Mr Lamb, 60, of Bramley, was last in court in July with the family of the late locked-in syndrome sufferer Tony Nicklinson in their latest challenge to campaign for disabled people having the right to be helped to die.
Mr Nicklinson’s challenge was rejected by the courts, who said Parliament should be the ones to decide on any change in assisted dying laws.
Today MPs rejected a bill put forward by Labour MP Rob Marris which would have allowed some terminally ill adults to ask for medical help to end their life. Some 330 MPs opposed the Assisted Dying Bill while just 118 backed the proposals.
While he was not surprised by the Commons defeat, Mr Lamb, who was paralysed in a road accident 20 years ago, said his own fight would continue.

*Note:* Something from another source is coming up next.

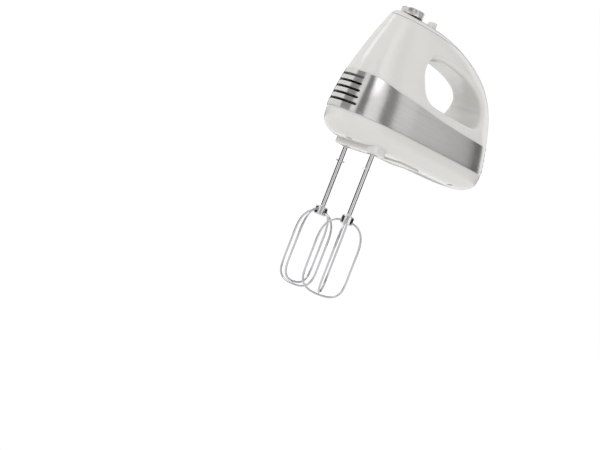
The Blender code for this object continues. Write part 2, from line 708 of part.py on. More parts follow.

“This is a long haul,” he said. “When my case came before the European courts they said that they couldn’t rule specifically on my case because it had not yet been heard in a domestic court.
“My legal team are in the process of taking it back to the Supreme Court so the case can be heard here at home.
“While it’s too soon to know how the vote might affect the case, I believe I have the right for it to be heard on its own merits.
“It’s no great shock what happened in the Houses of Parliament - I’d be a fool to expect any more - but it’s keeping the debate open.”
Anti-euthanasia campaigners said the result was an unequivocal rejection of a “dangerous” piece of legislation but supporters of reform insisted it showed that MPs were “ridiculously out of touch” with the public.
Speaking in Leeds earlier today, David Cameron warned that there were “dangers” in the right to die and made clear his opposition to the Bill.